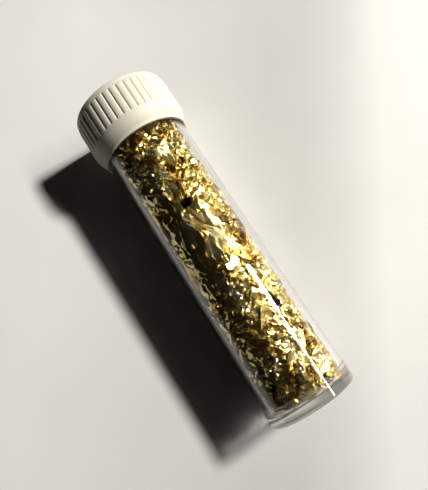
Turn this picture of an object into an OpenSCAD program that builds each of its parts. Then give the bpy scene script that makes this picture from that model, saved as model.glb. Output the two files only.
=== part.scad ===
// Clear plastic sample vial with a ribbed white screw cap, filled with crumpled gold leaf.
// The vial lies on its side: +X runs from the base to the cap and +Z is up. The origin is at
// the middle of the length, on the level of the lowest line of the cap.
// Inside the modules, z runs along the vial from the base's underside to the cap's top.

/* [Vial] */
// Length from the base's underside to the cap's top
vial_len = 60.4; // [55:0.1:75]
// Outer radius of the tube
tube_r = 7.5; // [7:0.1:8]
// Thickness of the tube's wall
wall = 0.9; // [0.7:0.05:1]
// Thickness of the tube's floor
floor_t = 1.5; // [1:0.1:2.5]
// Height of the foot ring at the base
foot_h = 2.9; // [2:0.1:4]
// How far the foot ring stands out from the tube
foot_step = 0.1; // [0.05:0.05:0.3]
// Radius of the rounding along the foot's lower edge
foot_round = 0.4; // [0.2:0.1:0.8]
// Radius of the rounding between the tube's floor and its wall, inside
floor_round = 0.9; // [0.4:0.1:1.2]

/* [Screw thread] */
// Distance between neighbouring turns of the thread
pitch = 2.5; // [2.3:0.1:2.7]
// Number of turns on the neck, and in the cap
thread_turns = 1.5; // [1:0.25:1.5]
// Height of a thread ridge
thread_h = 0.4; // [0.3:0.05:0.45]
// Radial gap between the neck and the cap
running_gap = 0.1; // [0.05:0.01:0.12]

/* [Cap] */
// Height of the cap
cap_h = 9.5; // [9.3:0.1:10]
// Radius over the cap's ribs
cap_r = 8.87; // [8.7:0.01:9.2]
// Radius of the smooth lip round the cap's top
lip_r = 8.72; // [8.6:0.01:8.8]
// Radius of the rounding along the lip
lip_round = 0.45; // [0.2:0.05:0.6]
// Outer radius of the cap at its open edge
collar_r = 7.95; // [7.95:0.01:8.1]
// Height of the smooth collar below the ribs
collar_h = 3; // [2.8:0.1:3.4]
// Thickness of the cap's top, which is also the height of the smooth lip
cap_top = 1.2; // [1:0.1:1.4]
// Number of grooves between the ribs
grooves = 42; // [36:1:48]
// Radius of the round cutter that makes a groove
groove_r = 0.3; // [0.2:0.05:0.35]

/* [Liner] */
// Thickness of the foam liner disc
liner_t = 0.76; // [0.6:0.02:0.9]
// Gap between the liner and each face that it lies against
liner_gap = 0.02; // [0.01:0.01:0.05]
// Radial gap between the liner and the inside of the cap
liner_side_gap = 0.2; // [0.1:0.05:0.4]

/* [Gold leaf] */
// Thickness of a crumpled sheet, several times the real leaf's so that it is a solid
leaf_t = 0.06; // [0.06:0.01:0.1]
// Mean radius of the crumpled pieces that lie against the wall
shell_r = 5.85; // [5.7:0.05:5.9]
// How far a piece against the wall crumples in and out
shell_crumple = 0.45; // [0.2:0.05:0.5]
// Radius at which a rolled sheet in the core starts
roll_in_r = 1.2; // [0.8:0.1:1.5]
// Radius at which a rolled sheet in the core ends
roll_out_r = 4.6; // [4.2:0.1:4.7]
// How far a rolled sheet crumples in and out
roll_crumple = 0.25; // [0.1:0.05:0.3]

/* [Hidden] */
$fn = 96;
bore_r = tube_r - wall;
foot_r = tube_r + foot_step;
// how far the cap's open edge hangs over the tube
cap_overlap = 0.3;
// levels along the vial
cap_edge = vial_len - cap_h;
shoulder = cap_edge + cap_overlap;
rib_low = cap_edge + collar_h;
cap_ceiling = vial_len - cap_top;
liner_low = cap_ceiling - liner_gap - liner_t;
rim = liner_low - liner_gap;
// how far the neck's thread stays inside the tube's outer surface
crest_step = 0.05;
// radii of the neck and of the cap's inside, root of the thread and crest of the thread
neck_crest_r = tube_r - crest_step;
neck_root_r = neck_crest_r - thread_h;
cap_bore_r = neck_crest_r + running_gap;
cap_crest_r = neck_root_r + running_gap;
// bevels along the tube's shoulder and along its rim
shoulder_bevel = 0.15;
rim_bevel = 0.2;
// thread ridge: its width in the wall and along its crest, and how far it is let into the wall
ridge_root_w = 1.1;
ridge_crest_w = 0.5;
ridge_let_in = 0.18;
ridge_steps = 36;
// share of its height that a ridge has at its very ends, and how steeply it grows from there
ridge_end_share = 0.2;
ridge_growth = 7;
// distance from the rim down to the end of the neck's ridge
thread_end_gap = 0.95;
neck_thread_low = rim - thread_end_gap - pitch * thread_turns;
cap_thread_low = neck_thread_low - pitch / 2;
// the collar's curve: how far above the collar it starts, how far outside its straight edge it ends,
// the height of that edge, and how square it is, where 2 is an ellipse
collar_rise = 0.3;
collar_step = 0.06;
collar_edge_h = 1;
collar_bend = 2.2;
// how far a groove runs into the lip
groove_run_in = 0.1;
// levels between which the leaf lies: it stays clear of the floor and fills the start of the neck
leaf_low = floor_t + 0.5;
leaf_high = shoulder + 1.4;
// gaps between two bands of leaf and between two pieces of one band
leaf_gap = 0.35;
leaf_gap_deg = 4;
// facets across and along a piece against the wall, and across and along a roll
leaf_cells = 7;
roll_cells_across = 17;
roll_cells_along = 5;
// turns that a roll makes, and how far each roll is turned on from the one below it
roll_turns = 1.5;
roll_shift_deg = 70;
// how far the grid of a sheet moves at random, as a share of one facet
edge_tear = 0.3;
// shares of the leaf's height at which its five bands start and end, from the base to the neck
band_ends = [0, 0.16, 0.36, 0.58, 0.79, 1];
band_names = ["base_flake", "lower_wad", "middle_sheet", "upper_wad", "top_wad"];
// angles round the tube at which a band is divided into its four pieces, from straight up towards -Y
band_cuts = [
    [-75, 5, 95, 185],
    [-60, 35, 120, 200],
    [-50, 25, 110, 215],
    [-70, -5, 80, 190],
    [-55, 30, 125, 210]
];
bands = [0:len(band_names) - 1];
quarters = [0:3];

// Lays a shape that stands on z = 0 down along +X, with its angle 0 at the top.
module lie_down() {
    translate([-vial_len / 2, 0, cap_r]) rotate([0, 90, 0]) rotate([0, 0, 180]) children();
}

// Points of a quarter circle round centre, from the angle start through turn, which is 90 or -90.
function quarter_arc(centre, radius, start, turn, steps = 6) =
    [
        for (k = [0:steps])
            let (angle = start + turn * k / steps)
            centre + radius * [cos(angle), sin(angle)]
    ];

// One point of a thread ridge's section: side is -1 at its lower edge and +1 at its upper edge.
function ridge_point(angle, radius, level, half_w, side) =
    [radius * cos(angle), radius * sin(angle), level + side * half_w];

// How much of its height the ridge has at a place along it, from 0 to 1: it fades out at both ends.
function ridge_height(place) = min(1, ridge_end_share + ridge_growth * min(place, 1 - place));

// A right-handed thread ridge that stands out of a wall at wall_r and reaches crest_r.
module thread_ridge(wall_r, crest_r, low) {
    out = sign(crest_r - wall_r);
    root_r = wall_r - out * ridge_let_in;
    rings = round(ridge_steps * thread_turns);
    points = [
        for (k = [0:rings])
            let (
                angle = 360 * k / ridge_steps,
                level = low + pitch * k / ridge_steps,
                top_r = root_r + (crest_r - root_r) * ridge_height(k / rings)
            )
            each [
                ridge_point(angle, root_r, level, ridge_root_w / 2, -out),
                ridge_point(angle, top_r, level, ridge_crest_w / 2, -out),
                ridge_point(angle, top_r, level, ridge_crest_w / 2, out),
                ridge_point(angle, root_r, level, ridge_root_w / 2, out)
            ]
    ];
    sides = [
        for (k = [0:rings - 1])
            for (m = [0:3])
                let (a = 4 * k + m, b = 4 * k + (m + 1) % 4)
                each [[a, b, b + 4], [a, b + 4, a + 4]]
    ];
    last = 4 * rings;
    caps = [[0, 3, 2, 1], [last, last + 1, last + 2, last + 3]];
    polyhedron(points, concat(sides, caps), convexity = 6);
}

// The clear tube, with its floor, foot ring, shoulder and threaded neck in one moulding.
module vial_body() {
    outline = concat(
        [[0, 0]],
        quarter_arc([foot_r - foot_round, foot_round], foot_round, -90, 90),
        [
            [foot_r, foot_h - foot_step],
            [tube_r, foot_h],
            [tube_r, shoulder - shoulder_bevel],
            [tube_r - shoulder_bevel, shoulder],
            [neck_root_r, shoulder],
            [neck_root_r, rim - rim_bevel],
            [neck_root_r - rim_bevel, rim],
            [bore_r, rim]
        ],
        quarter_arc([bore_r - floor_round, floor_t + floor_round], floor_round, 0, -90),
        [[0, floor_t]]
    );
    color("whitesmoke", 0.35) lie_down() {
        union() {
            rotate_extrude() polygon(outline);
            thread_ridge(neck_root_r, neck_crest_r, neck_thread_low);
        }
    }
}

// Outer outline of the cap's collar, which curves in from the ribs and stops short of the open edge.
function collar_outline(steps = 8) =
    [
        for (k = [0:steps])
            let (
                fall = k / steps,
                inset = 1 - sqrt(1 - pow(fall, collar_bend)),
                drop = fall * (collar_rise + collar_h - collar_edge_h)
            )
            [cap_r - inset * (cap_r - collar_r - collar_step), rib_low + collar_rise - drop]
    ];

// The white cap: ribs between a smooth lip and a smooth collar, hollow, with its own thread inside.
module screw_cap() {
    outline = concat(
        [[0, vial_len]],
        quarter_arc([lip_r - lip_round, vial_len - lip_round], lip_round, 90, -90),
        [[lip_r, cap_ceiling], [cap_r, cap_ceiling]],
        collar_outline(),
        [
            [collar_r, cap_edge],
            [cap_bore_r, cap_edge],
            [cap_bore_r, cap_ceiling],
            [0, cap_ceiling]
        ]
    );
    color("ivory") lie_down() {
        union() {
            difference() {
                rotate_extrude() polygon(outline);
                for (k = [0:grooves - 1]) rotate([0, 0, 360 * k / grooves]) groove_cutter();
            }
            thread_ridge(cap_bore_r, cap_crest_r, cap_thread_low);
        }
    }
}

// What is cut out between two ribs: a round groove, from the collar to just inside the lip.
module groove_cutter() {
    groove_len = cap_ceiling - rib_low + groove_run_in;
    translate([cap_r, 0, rib_low]) cylinder(r = groove_r, h = groove_len, $fn = 24);
}

// The foam disc inside the cap's top, which seals the rim.
module cap_liner() {
    color("gainsboro") lie_down() {
        translate([0, 0, liner_low]) cylinder(r = cap_bore_r - liner_side_gap, h = liner_t);
    }
}

// Share of the way across a torn sheet at grid line k of n, moved by jitter and never past its ends.
function torn(k, n, jitter) =
    (k + edge_tear * (k == 0 ? abs(jitter) : k == n ? -abs(jitter) : jitter)) / n;

// A thin crumpled sheet round the vial's axis. Its angle runs over turn and its level over levels. Its
// radius goes from first_r to last_r on the way round, in and out by crumple at random, and its number
// seeds the crumple.
module crumpled_sheet(levels, turn, first_r, last_r, crumple, across, along, number) {
    jitter = rands(-1, 1, 3 * (across + 1) * (along + 1), number);
    row = along + 1;
    face = (across + 1) * row;
    points = [
        for (side = [-0.5, 0.5])
            for (i = [0:across])
                for (j = [0:along])
                    let (
                        n = 3 * (i * row + j),
                        share = torn(i, across, jitter[n]),
                        angle = turn[0] + (turn[1] - turn[0]) * share,
                        level = levels[0] + (levels[1] - levels[0]) * torn(j, along, jitter[n + 1]),
                        mean_r = first_r + (last_r - first_r) * share,
                        radius = mean_r + crumple * jitter[n + 2] + side * leaf_t
                    )
                    [radius * cos(angle), radius * sin(angle), level]
    ];
    skins = [
        for (i = [0:across - 1])
            for (j = [0:along - 1])
                let (a = i * row + j, b = a + 1, c = a + row + 1, d = a + row)
                each [
                    [a + face, b + face, c + face],
                    [a + face, c + face, d + face],
                    [a, c, b],
                    [a, d, c]
                ]
    ];
    ends = [
        for (i = [0:across - 1])
            let (a = i * row, b = a + row, c = a + along, d = b + along)
            each [
                [a + face, b + face, b],
                [a + face, b, a],
                [d + face, c + face, c],
                [d + face, c, d]
            ]
    ];
    sides = [
        for (j = [0:along - 1])
            let (a = j, b = j + 1, c = across * row + j, d = c + 1)
            each [
                [b + face, a + face, a],
                [b + face, a, b],
                [c + face, d + face, d],
                [c + face, d, c]
            ]
    ];
    polyhedron(points, concat(skins, ends, sides), convexity = 10);
}

// Lowest and highest level of a band of leaf.
function band_levels(band) =
    [
        leaf_low + (leaf_high - leaf_low) * band_ends[band] + leaf_gap / 2,
        leaf_low + (leaf_high - leaf_low) * band_ends[band + 1] - leaf_gap / 2
    ];

// A torn piece of leaf against the wall: one of the four in its band.
module wall_leaf(band, quarter) {
    cuts = band_cuts[band];
    start = cuts[quarter];
    end = quarter < 3 ? cuts[quarter + 1] : cuts[0] + 360;
    color("gold") lie_down() {
        crumpled_sheet(
            band_levels(band), [start + leaf_gap_deg / 2, end - leaf_gap_deg / 2],
            shell_r, shell_r, shell_crumple, leaf_cells, leaf_cells, 10 * band + quarter + 1
        );
    }
}

// A loosely rolled sheet of leaf in the middle of a band.
module core_roll(band) {
    start = roll_shift_deg * band;
    color("goldenrod") lie_down() {
        crumpled_sheet(
            band_levels(band), [start, start + 360 * roll_turns],
            roll_in_r, roll_out_r, roll_crumple, roll_cells_across, roll_cells_along, 10 * band + 9
        );
    }
}

vial_body();
screw_cap();
cap_liner();
for (band = bands) {
    for (quarter = quarters) {
        wall_leaf(band, quarter);
    }
    core_roll(band);
}
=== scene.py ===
"""A clear plastic sample vial with a white screw cap, full of crumpled gold leaf, lying on a pale surface."""

import math

import bpy
import numpy as np
from mathutils import Matrix, Vector


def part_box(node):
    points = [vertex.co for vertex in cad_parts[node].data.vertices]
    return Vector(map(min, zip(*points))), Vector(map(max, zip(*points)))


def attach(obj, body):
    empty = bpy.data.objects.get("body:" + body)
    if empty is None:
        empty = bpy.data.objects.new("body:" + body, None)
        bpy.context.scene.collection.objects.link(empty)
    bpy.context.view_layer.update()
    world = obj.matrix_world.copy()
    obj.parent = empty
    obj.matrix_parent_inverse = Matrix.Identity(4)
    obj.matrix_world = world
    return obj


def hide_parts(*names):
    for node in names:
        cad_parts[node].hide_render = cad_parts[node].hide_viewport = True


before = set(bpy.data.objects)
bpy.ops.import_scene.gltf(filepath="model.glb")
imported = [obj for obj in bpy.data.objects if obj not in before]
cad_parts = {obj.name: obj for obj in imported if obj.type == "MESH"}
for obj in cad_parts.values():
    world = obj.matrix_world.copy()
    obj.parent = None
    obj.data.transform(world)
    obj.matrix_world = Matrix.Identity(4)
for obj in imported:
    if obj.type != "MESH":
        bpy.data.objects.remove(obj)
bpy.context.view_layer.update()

MM = 0.001

# ---------------------------------------------------------------- sizes, in millimetres as in the CAD model
VIAL_LOW, VIAL_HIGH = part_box("vial_body")
CAP_LOW, CAP_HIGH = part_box("screw_cap")
LINER_LOW, LINER_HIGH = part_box("cap_liner")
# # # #
Quote the data above verbatim from its first line to the line that includes "floor_round = 0.9; // [0.4:0.1:1.2]", with both boundary lines retained.

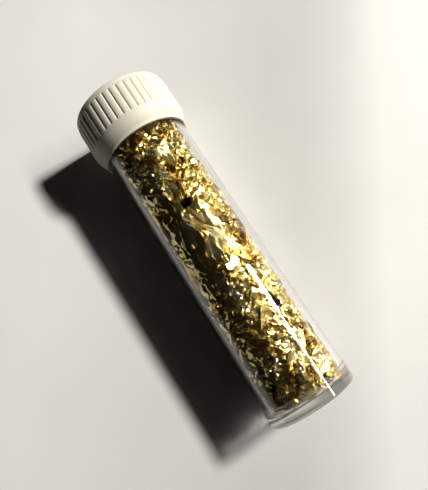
Turn this picture of an object into an OpenSCAD program that builds each of its parts. Then give the bpy scene script that makes this picture from that model, saved as model.glb. Output the two files only.
=== part.scad ===
// Clear plastic sample vial with a ribbed white screw cap, filled with crumpled gold leaf.
// The vial lies on its side: +X runs from the base to the cap and +Z is up. The origin is at
// the middle of the length, on the level of the lowest line of the cap.
// Inside the modules, z runs along the vial from the base's underside to the cap's top.

/* [Vial] */
// Length from the base's underside to the cap's top
vial_len = 60.4; // [55:0.1:75]
// Outer radius of the tube
tube_r = 7.5; // [7:0.1:8]
// Thickness of the tube's wall
wall = 0.9; // [0.7:0.05:1]
// Thickness of the tube's floor
floor_t = 1.5; // [1:0.1:2.5]
// Height of the foot ring at the base
foot_h = 2.9; // [2:0.1:4]
// How far the foot ring stands out from the tube
foot_step = 0.1; // [0.05:0.05:0.3]
// Radius of the rounding along the foot's lower edge
foot_round = 0.4; // [0.2:0.1:0.8]
// Radius of the rounding between the tube's floor and its wall, inside
floor_round = 0.9; // [0.4:0.1:1.2]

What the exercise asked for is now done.